CentralDramaReview

Wonderland – Nottingham Playhouse

Writer: Beth Steel

Director: Adam Penford

Reviewer: Dave Smith

There’s no escaping the fact that how you view the events and politics of the 1983/84 miners’ strike is going to have a serious impact on how you view Beth Steel’s homage to the camaraderie and courage of Britain’s now all but disappeared mining communities. As the daughter of a Nottinghamshire miner, it’s a subject about which she is clearly both knowledgeable and passionate, and which she has captured both admirably and entertainingly on stage. Originally produced at Hampstead Theatre (not exactly at the heart of England’s mining heritage) in 2014, the play now gets its regional première in the district in which it is set.

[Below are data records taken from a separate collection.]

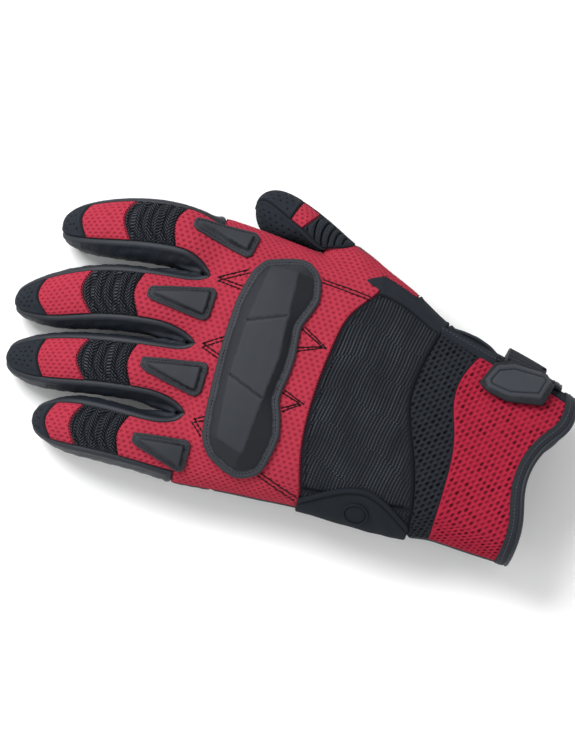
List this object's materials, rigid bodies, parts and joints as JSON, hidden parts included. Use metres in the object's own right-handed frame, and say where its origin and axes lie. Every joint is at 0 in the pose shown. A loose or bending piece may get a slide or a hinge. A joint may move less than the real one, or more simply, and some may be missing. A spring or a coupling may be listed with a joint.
{
  "type": "riding glove",
  "caption": "Short-cuff left riding glove with moulded knuckle guard and finger pads, pleated stretch joints, elastic wrist and strap closure.",
  "frame": {"origin": "centre region of the flat underside of the palm heel pad, on the resting plane", "axes": "+Y toward the fingertips, +X toward the thumb side, +Z out of the back of the hand"},
  "size_m": [0.1331, 0.2403, 0.049],
  "materials": {
    "air_mesh_panel": "black air mesh",
    "back_mesh": "perforated red mesh",
    "back_mesh_front": "perforated red mesh",
    "cuff_binding": "smooth black leather",
    "cuff_gusset": "smooth black leather",
    "cuff_lining": "black napped fabric",
    "cuff_mesh": "open red air mesh",
    "cuff_palm": "smooth black leather",
    "elastic_panel": "black ribbed stretch fabric",
    "flap_button": "charcoal suede",
    "hook_patch": "black napped fabric",
    "index_accordion": "pleated black stretch fabric",
    "index_base_leather": "smooth black leather",
    "index_bend_leather": "smooth black leather",
    "index_mesh": "perforated red mesh",
    "index_pad": "matt moulded rubber",
    "index_tip_cap": "charcoal suede",
    "index_tip_leather": "smooth black leather",
    "knuckle_guard": "matt moulded rubber",
    "loop_patch": "black napped fabric",
    "middle_accordion": "pleated black stretch fabric",
    "middle_base_leather": "smooth black leather",
    "middle_bend_leather": "smooth black leather",
    "middle_mesh": "perforated red mesh",
    "middle_pad": "matt moulded rubber",
    "middle_tip_cap": "charcoal suede",
    "middle_tip_leather": "smooth black leather",
    "palm_crease": "smooth black leather",
    "palm_heel_pad": "matt moulded rubber",
    "palm_leather": "smooth black leather",
    "palm_outer_pad": "matt moulded rubber",
    "pinky_accordion": "pleated black stretch fabric",
    "pinky_base_leather": "smooth black leather",
    "pinky_bend_leather": "smooth black leather",
    "pinky_mesh": "perforated red mesh",
    "pinky_pad": "matt moulded rubber",
    "pinky_tip_cap": "charcoal suede",
    "pinky_tip_leather": "smooth black leather",
    "ring_accordion": "pleated black stretch fabric",
    "ring_base_leather": "smooth black leather",
    "ring_bend_leather": "smooth black leather",
    "ring_mesh": "perforated red mesh",
    "ring_pad": "matt moulded rubber",
    "ring_tip_cap": "charcoal suede",
    "ring_tip_leather": "smooth black leather",
    "side_flap": "charcoal suede",
    "strap_band": "smooth black leather",
    "strap_grip": "matt moulded rubber",
    "strap_keeper": "matt moulded rubber",
    "strap_tab": "matt moulded rubber",
    "thumb_accordion": "pleated black stretch fabric",
    "thumb_base_leather": "smooth black leather",
    "thumb_bend_leather": "charcoal suede",
    "thumb_mesh": "perforated red mesh",
    "thumb_side_mesh": "perforated red mesh",
    "thumb_tip_cap": "charcoal suede",
    "thumb_tip_leather": "charcoal suede",
    "thumb_web_patch": "charcoal suede",
    "wrist_palm_stretch": "black ribbed stretch fabric"
  },
  "bodies": {
    "hand": {"back_mesh": "back_mesh", "thumb_side_mesh": "thumb_side_mesh", "palm_leather": "palm_leather", "palm_crease": "palm_crease", "elastic_panel": "elastic_panel", "thumb_web_patch": "thumb_web_patch", "side_flap": "side_flap", "flap_button": "flap_button", "wrist_palm_stretch": "wrist_palm_stretch", "knuckle_guard": "knuckle_guard", "palm_heel_pad": "palm_heel_pad", "palm_outer_pad": "palm_outer_pad", "thumb_base_leather": "thumb_base_leather", "thumb_accordion": "thumb_accordion", "thumb_bend_leather": "thumb_bend_leather"},
    "finger_row": {"back_mesh_front": "back_mesh_front", "index_base_leather": "index_base_leather", "index_accordion": "index_accordion", "index_bend_leather": "index_bend_leather", "index_pad": "index_pad", "middle_base_leather": "middle_base_leather", "middle_accordion": "middle_accordion", "middle_bend_leather": "middle_bend_leather", "middle_pad": "middle_pad", "ring_base_leather": "ring_base_leather", "ring_accordion": "ring_accordion", "ring_bend_leather": "ring_bend_leather", "ring_pad": "ring_pad", "pinky_base_leather": "pinky_base_leather", "pinky_accordion": "pinky_accordion", "pinky_bend_leather": "pinky_bend_leather", "pinky_pad": "pinky_pad"},
    "cuff": {"air_mesh_panel": "air_mesh_panel", "cuff_mesh": "cuff_mesh", "cuff_palm": "cuff_palm", "cuff_gusset": "cuff_gusset", "cuff_lining": "cuff_lining", "cuff_binding": "cuff_binding", "strap_band": "strap_band", "strap_keeper": "strap_keeper", "loop_patch": "loop_patch"},
    "strap": {"strap_tab": "strap_tab", "strap_grip": "strap_grip", "hook_patch": "hook_patch"},
    "thumb_tip": {"thumb_mesh": "thumb_mesh", "thumb_tip_cap": "thumb_tip_cap", "thumb_tip_leather": "thumb_tip_leather"},
    "index_tip": {"index_mesh": "index_mesh", "index_tip_cap": "index_tip_cap", "index_tip_leather": "index_tip_leather"},
    "middle_tip": {"middle_mesh": "middle_mesh", "middle_tip_cap": "middle_tip_cap", "middle_tip_leather": "middle_tip_leather"},
    "ring_tip": {"ring_mesh": "ring_mesh", "ring_tip_cap": "ring_tip_cap", "ring_tip_leather": "ring_tip_leather"},
    "pinky_tip": {"pinky_mesh": "pinky_mesh", "pinky_tip_cap": "pinky_tip_cap", "pinky_tip_leather": "pinky_tip_leather"}
  },
  "joints": [
    {"name": "knuckle_fold", "type": "hinge", "parent": "hand", "child": "finger_row", "pos_m": [0, 0.037, 0.02], "axis": [-1, 0, 0], "range_deg": [0, 50], "deforming": ["palm_crease"]},
    {"name": "index_curl", "type": "hinge", "parent": "finger_row", "child": "index_tip", "pos_m": [0.0431, 0.076, 0.0216], "axis": [-0.9977, -0.0683, 0], "range_deg": [0, 65], "deforming": ["index_accordion", "index_bend_leather"]},
    {"name": "middle_curl", "type": "hinge", "parent": "finger_row", "child": "middle_tip", "pos_m": [0.012, 0.0854, 0.0212], "axis": [-0.9893, -0.146, 0], "range_deg": [0, 65], "deforming": ["middle_accordion", "middle_bend_leather"]},
    {"name": "ring_curl", "type": "hinge", "parent": "finger_row", "child": "ring_tip", "pos_m": [-0.0165, 0.0804, 0.0208], "axis": [-0.9942, -0.1079, 0], "range_deg": [0, 65], "deforming": ["ring_accordion", "ring_bend_leather"]},
    {"name": "pinky_curl", "type": "hinge", "parent": "finger_row", "child": "pinky_tip", "pos_m": [-0.0442, 0.077, 0.0194], "axis": [-0.9999, 0.0169, 0], "range_deg": [0, 65], "deforming": ["pinky_accordion", "pinky_bend_leather"]},
    {"name": "thumb_extend", "type": "hinge", "parent": "hand", "child": "thumb_tip", "pos_m": [0.0593, 0.0114, 0.0176], "axis": [0.6195, -0.3753, -0.6895], "range_deg": [0, 25], "deforming": ["thumb_accordion", "thumb_bend_leather"]},
    {"name": "wrist_flex", "type": "hinge", "parent": "hand", "child": "cuff", "pos_m": [-0.008, -0.033, 0.025], "axis": [1, 0, 0], "range_deg": [-20, 20], "deforming": ["elastic_panel", "thumb_web_patch", "thumb_side_mesh", "side_flap", "wrist_palm_stretch"]},
    {"name": "strap_open", "type": "hinge", "parent": "cuff", "child": "strap", "pos_m": [0.0314, -0.0855, 0.0262], "axis": [0.2331, 0.9725, 0], "range_deg": [0, 100]}
  ]
}
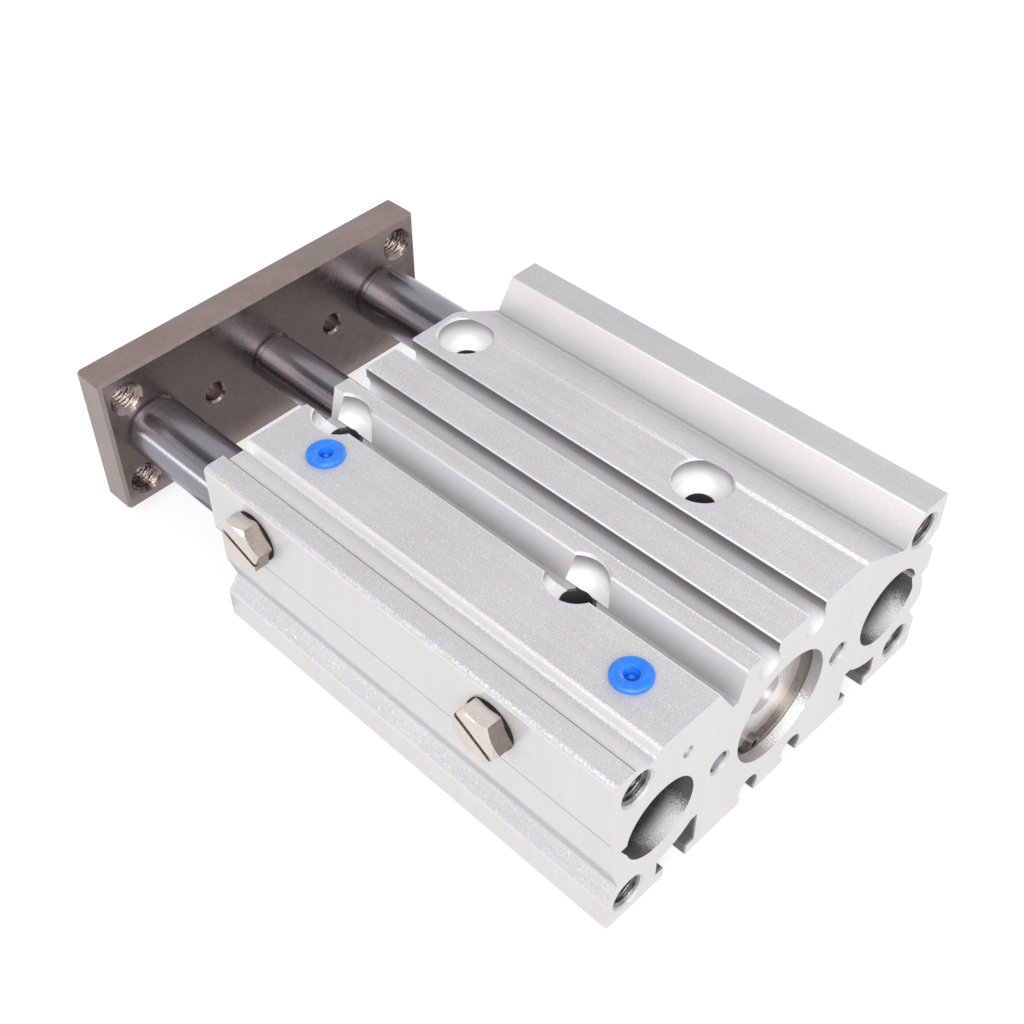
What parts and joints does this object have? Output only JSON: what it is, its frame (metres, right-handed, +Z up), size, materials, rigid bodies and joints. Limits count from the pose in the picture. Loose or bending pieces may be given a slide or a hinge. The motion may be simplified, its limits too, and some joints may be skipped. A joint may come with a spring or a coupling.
{
  "type": "guided pneumatic cylinder",
  "caption": "Flat pneumatic cylinder in a slotted extruded body: a piston rod between guide rods pushes a steel end plate, with top and side air ports and mounting holes.",
  "frame": {"origin": "centre of the body's flat bottom face, midway between its head-end and rod-end faces", "axes": "+Y is the way the plate moves out, +Z is up from the bottom face, and the side ports are on -X"},
  "size_m": [0.067, 0.106, 0.0307],
  "materials": {
    "anodised_body": "matt sand-blasted silver anodised",
    "turned_aluminium": "turned, satin",
    "black_rubber": "smooth nitrile rubber",
    "soft_bumper": "soft polyurethane, satin",
    "spring_steel": "phosphated spring steel, brownish",
    "bush_bronze": "oil-filled bronze",
    "ball_steel": "polished steel ball",
    "plug_nickel": "nickel plated, warm grey",
    "cap_blue": "bright blue moulded plastic",
    "plate_steel": "nickel-plated steel, warm grey",
    "rod_chrome": "ground and hard chromed",
    "magnet_ferrite": "sintered ferrite",
    "screw_steel": "plated steel"
  },
  "bodies": {
    "cylinder": {"body": "anodised_body", "head_cover": "turned_aluminium", "head_cover_gasket": "black_rubber", "head_snap_ring": "spring_steel", "head_bumper": "soft_bumper", "rod_collar": "turned_aluminium", "rod_collar_gasket": "black_rubber", "rod_snap_ring": "spring_steel", "rod_seal": "black_rubber", "rod_bumper": "soft_bumper", "guide_bush_left": "bush_bronze", "guide_bush_right": "bush_bronze", "passage_ball": "ball_steel", "port_plug_rod_end": "plug_nickel", "port_plug_head_end": "plug_nickel", "plug_gasket_rod_end": "black_rubber", "plug_gasket_head_end": "black_rubber"},
    "moving_plate": {"plate": "plate_steel", "piston_rod": "rod_chrome", "piston": "turned_aluminium", "piston_seal": "black_rubber", "piston_magnet": "magnet_ferrite", "guide_rod_left": "rod_chrome", "guide_rod_right": "rod_chrome", "guide_rod_screws": "screw_steel", "piston_rod_screw": "screw_steel"},
    "cap_rod_end": {"port_cap_rod_end": "cap_blue"},
    "cap_head_end": {"port_cap_head_end": "cap_blue"}
  },
  "joints": [
    {"name": "plate_slide", "type": "slide", "parent": "cylinder", "child": "moving_plate", "axis": [0, 1, 0], "range_m": [-0.022, 0.018]},
    {"name": "cap_rod_end_pull", "type": "slide", "parent": "cylinder", "child": "cap_rod_end", "axis": [0, 0, 1], "range_m": [0, 0.01]},
    {"name": "cap_head_end_pull", "type": "slide", "parent": "cylinder", "child": "cap_head_end", "axis": [0, 0, 1], "range_m": [0, 0.01]}
  ]
}
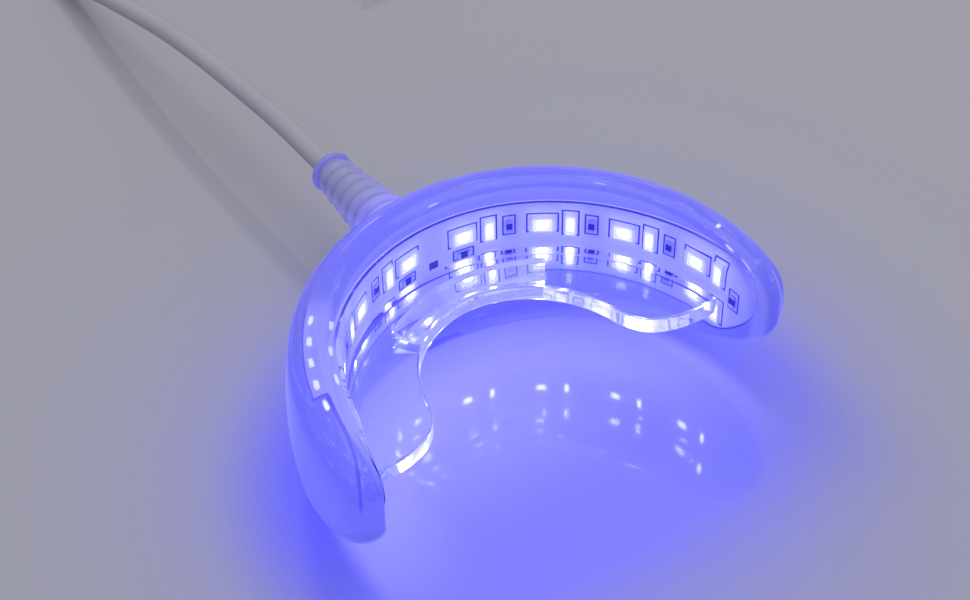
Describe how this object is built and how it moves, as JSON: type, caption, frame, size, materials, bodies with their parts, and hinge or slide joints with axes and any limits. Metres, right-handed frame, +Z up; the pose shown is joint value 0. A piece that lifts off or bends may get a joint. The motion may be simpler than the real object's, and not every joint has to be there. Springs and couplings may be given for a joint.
{
  "type": "led teeth whitening light",
  "caption": "Clear U-shaped mouthpiece with a bite plate, a lit circuit sealed in its wall and a ribbed strain relief, on a thin cord with a plug.",
  "frame": {"origin": "under the middle of the mouthpiece with its strain relief, at the height of the surface it stands on", "axes": "+Z up, +Y out of the mouth along the strain relief, +X to the wearer's right"},
  "size_m": [0.0812, 0.1933, 0.0243],
  "materials": {
    "silicone": "clear silicone, glossy, lit blue from inside",
    "liner": "clear silicone, glossy",
    "circuit_film": "white film with printed outlines",
    "led": "lit blue-white",
    "resistor": "dark body with tinned ends",
    "relief": "clear silicone, ribbed",
    "cord_jacket": "pale grey, satin",
    "wire_red": "insulation",
    "wire_black": "insulation",
    "plug_plastic": "satin",
    "plug_steel": "nickel-plated",
    "plug_insulator": "white insulator"
  },
  "bodies": {
    "root": {"outer_shell": "silicone", "bite_tray": "liner", "flex_circuit": "circuit_film", "strain_relief": "relief", "cable_run": "cord_jacket", "cable_coil": "cord_jacket", "wire_positive": "wire_red", "wire_negative": "wire_black", "plug_body": "plug_plastic", "plug_shell": "plug_steel", "plug_tongue": "plug_insulator", "led_01": "led", "led_02": "led", "led_03": "led", "led_04": "led", "led_05": "led", "led_06": "led", "led_07": "led", "led_08": "led", "led_09": "led", "led_10": "led", "led_11": "led", "led_12": "led", "led_13": "led", "led_14": "led", "led_15": "led", "led_16": "led", "led_17": "led", "led_18": "led", "led_19": "led", "led_20": "led", "led_21": "led", "led_22": "led", "led_23": "led", "led_24": "led", "led_25": "led", "led_26": "led", "led_27": "led", "led_28": "led", "led_29": "led", "led_30": "led", "led_31": "led", "led_32": "led", "resistor_01": "resistor", "resistor_02": "resistor", "resistor_03": "resistor", "resistor_04": "resistor", "resistor_05": "resistor", "resistor_06": "resistor", "resistor_07": "resistor", "resistor_08": "resistor", "resistor_09": "resistor", "resistor_10": "resistor", "resistor_11": "resistor", "resistor_12": "resistor", "resistor_13": "resistor", "resistor_14": "resistor", "resistor_15": "resistor", "resistor_16": "resistor"}
  },
  "joints": []
}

The story itself is relatively straightforward, with elements that will be familiar to those who experienced or are aware of the period in question. Two young lads, fresh out of school and facing their first day in the pit, have barely learnt about life underground – the crude banter, the danger and the importance of looking out for your workmates – before they are called out on strike in response to the Conservative government’s closure of twenty pits. As the strike draws on, and things get harder as money gets tighter and the government gets tougher in its approach (both politically and in its use of the wider powers of the state), scenes of the miners’ struggles are interspersed by Ian MacGregor (the American industrialist called in to oversee the pit closures, played by Robin Bowerman), Energy Minister Peter Walker (Matthew Cottle) and Transport Minister Nicholas Ridley (Nicholas Khan) discussing their plans to break the miners’ union, the NUM.

In a short interview in the programme notes, Steel claims that “the only way not to fall was giving voice to different points of view”. As it happens, any attempt to paint a broader picture is essentially tokenistic – yes, the argument that the strike was not justified because there was no ballot is given an airing, but the miner who most forcefully makes it ends up clearly selling his soul to the Eton-educated toff engaged by the government to support the back-to-work movement. And Ian MacGregor and the two Conservative ministers are hardly portrayed sympathetically. Basically, there’s no mistaking which are the good guys and which the bad in this story.

Politically, then, Wonderland wears its heart on its sleeve. But does it work as a piece of theatre? To which the answer has to be yes…and no. It’s undoubtedly entertaining and at times crudely funny. There are also moments which genuinely move: when Fanny (Jack Quarton) admits that he has been to London not as a political act but to beg; when Malcolm (Chris Ashby) tells how he had to kill his dog because he couldn’t afford to feed her; and best of all, when grizzled veteran Colonel (Deka Walmsley) gives a passionate speech about his pride in being a working man.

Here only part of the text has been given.